Building Resilient Systems: Lessons from a Decade of Enterprise Development
After a decade of building enterprise software solutions, we've learned that resilience isn't just about uptime—it's about creating systems that adapt, recover, and evolve.
What Makes a System Resilient?
Resilience in software systems encompasses multiple dimensions:
1. Technical Resilience
- Fault tolerance and graceful degradation
- Automated recovery mechanisms
- Redundancy at every critical layer
2. Operational Resilience
- Clear runbooks and incident response procedures
- Comprehensive monitoring and alerting
- Regular disaster recovery testing
3. Business Resilience
- Flexible architecture that accommodates change
- Scalability to handle growth
- Security that protects against evolving threats
Real-World Examples
When we built AstroFlux, we designed it to handle node failures without data loss. During a major cloud provider outage last year, our clients experienced zero downtime thanks to our multi-region architecture.
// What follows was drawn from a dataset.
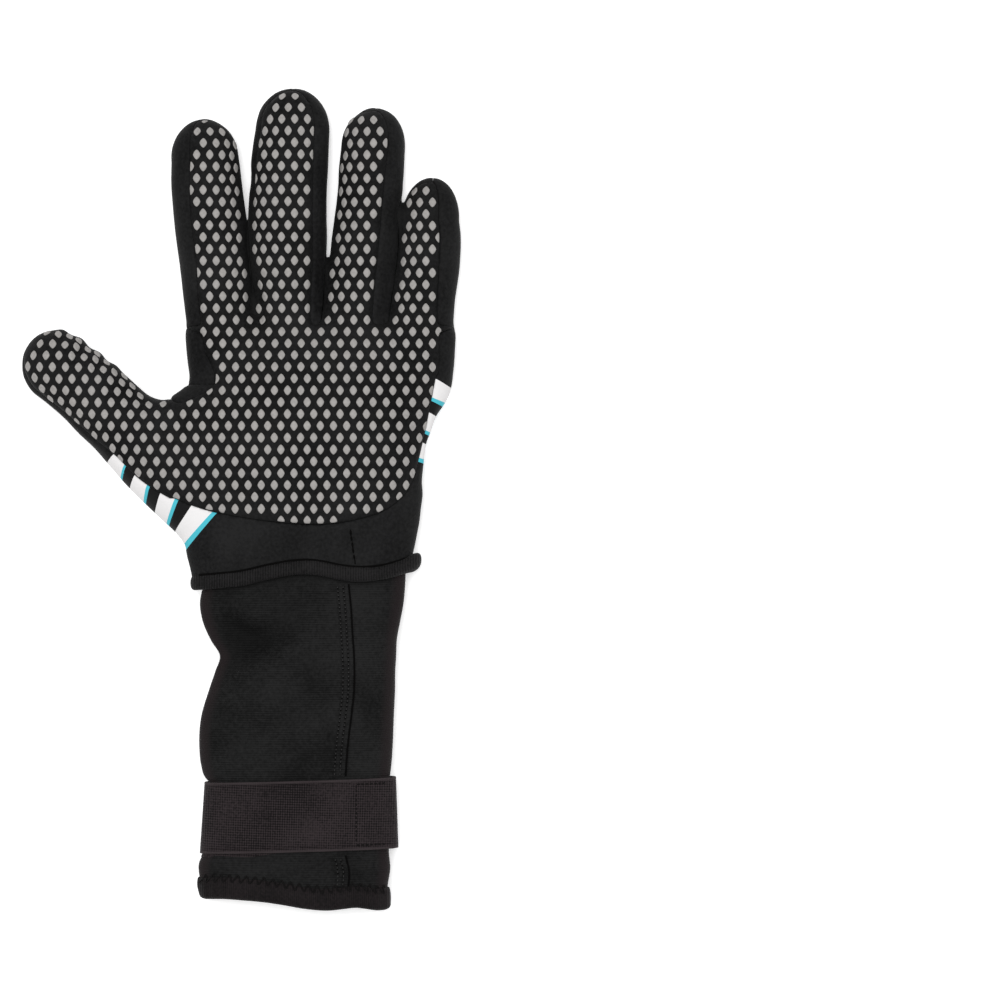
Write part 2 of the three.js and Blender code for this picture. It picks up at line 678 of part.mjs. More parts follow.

NovaClaim's workflow engine was built to be configurable from day one. When regulations changed in three states simultaneously, our clients adapted their processes in hours, not weeks.
Key Takeaways
- Design for failure: Assume components will fail and build accordingly
- Automate everything: Manual processes are failure points
- Monitor proactively: Know about problems before your users do
- Test regularly: Disaster recovery plans that aren't tested don't work
Building resilient systems requires upfront investment, but the cost of downtime and data loss far exceeds this investment.